Pete is broke and he’ll take any job that comes his way. So when a man shows up to hire him as a day laborer, he jumps at the chance to make some money. He starts to suspect that this isn’t any normal job when the man who contracted him comes to pick him up in a Lexus to drive him 30 miles of torn up roads to the work site. Pete figures that any guy who has enough money to drive a fancy car down these roads probably won’t have much in common with him. Mike, the man who hired him, is surprisingly chatty about all sorts of strange things druing their drive — Where is Pete from? Has he ever heard of the house they’re going to work on? It seems fishy to Pete, but he knows not to get too chummy with the boss, so he politely answers all of the questions, even when he’s curious why they’re being asked in the first place. He’s even more taken aback when they arrive at an old run-down antebellum estate and Mike tells him that he’s the only laborer he’s hired, and instead of setting him to work, leads him on a tour of the house asking him all sorts of questions about the things they see right in front of them. Is there furniture in this room? What is the color of the wallpaper? Pete knows now that Mike brought him here under false pretenses, but before he gets the hell out he wants to know what is going on and why, throughout the house, there are horrible gashes in the walls.
Mike has no idea what Pete is talking about. He can’t see any gashes in the walls. He brought Pete here to see the ghost — the ghost who calls himself Ara and is standing right next to Pete smirking. It seems that both Mike and Ara have an agenda. Mike is a paranormal psychologist and is trying to release this ghost’s energy, but why can’t Pete see the ghost? He was sure that Pete would see the ghost and know what to do with it. He only found Pete because the psychic he hired told him to — that Pete was the one with the key. Yet, for the first time since he came in contact with Ara, the ghost seems nervous and afraid. Then, as Ara tries to act cooly unnaffected, as Pete tries to get the hell out and away from his weird new employer, and as Mike tries to figure out what the hell went wrong with his plan — the house wakes up.
I’ve read a few of Heidi Cullinan’s past works and found that I had a difficult time with them. On the one hand, she is incredibly creative, her stories never go in the direction I expect and they always veer away from convention.
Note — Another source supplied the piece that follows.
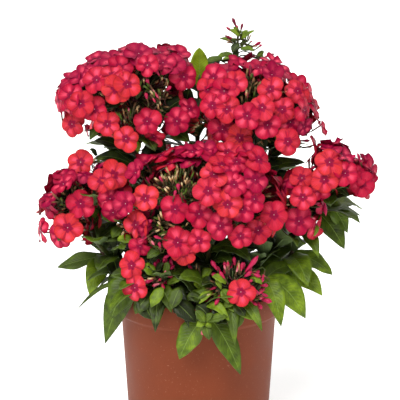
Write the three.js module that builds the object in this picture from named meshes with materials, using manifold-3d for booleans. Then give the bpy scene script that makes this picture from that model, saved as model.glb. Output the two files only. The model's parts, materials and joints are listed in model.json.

On the other hand, I sometimes wish that the narrative would slow down a little. Some things seem to happen so fast with very little breathing room inbetween. I found both of these to be present here in my reading. I loved the story — it was fascinating — but it was also a large amount of plot to tell in 80 pages. Once the action started about 20% of the way through it never stopped. Normally, this wouldn’t bother me too much. However, the main problem that I had with The Wounds in the Walls was the lack of suspense. Horror, or even a paranormal story that is slightly scary, is almost completely based on the fine line between stillness and action. Treading this line well usually lends to a scary story. Yet, there really were no pauses in the story, which made this more of a paranormal story to me.
It wasn’t only the lack of suspense that I felt was a victim to the short length of this story. It felt a bit like the story was rushed and not only did we not have time to get to know the characters well, but I was confused for a lot of the story. There is a fair amount of head jumping here because two of the characters have flashbacks of past lives but with the same names. It ended up being difficult to keep them all apart when not only were they hard to keep track of, but the scenes flashed back and forth from present to past to present really fast. There is one M/M/M sex scene here, taking place with Mike and Pete and Ara. I have to tell you, that I was pretty creeped out by the sex-with-a-ghost thing. I suppose it could be pretty hot, depending on how its written, but here it sort of felt like they were all in a fog and didn’t know what they were doing. They also kept saying things like “Feed me your giant cock!,” which, instead of feeling sexy, ended up making me laugh. I might be one of a kind here, finding things funny where most would not, but it is a particular pet peeve of mine when guys say outrageous porn phrases as a come on.
I hate to harp on about the things in this book that bothered me, because there was a lot that I loved. Heidi Cullinan is an amazing writer and her stories are always captivating. But, these problems affected how I read the book, and ultimately my enjoyment of it. If she had written double the amount of this story and given it a little time here and there to simmer, I think that I would have been compeletely carried along with the story. Because ultimately? It is a fantastic story, I just had a hard time figuring out what was going on. Recommended for fans of Heidi Cullinan or fans of paranormal or horror.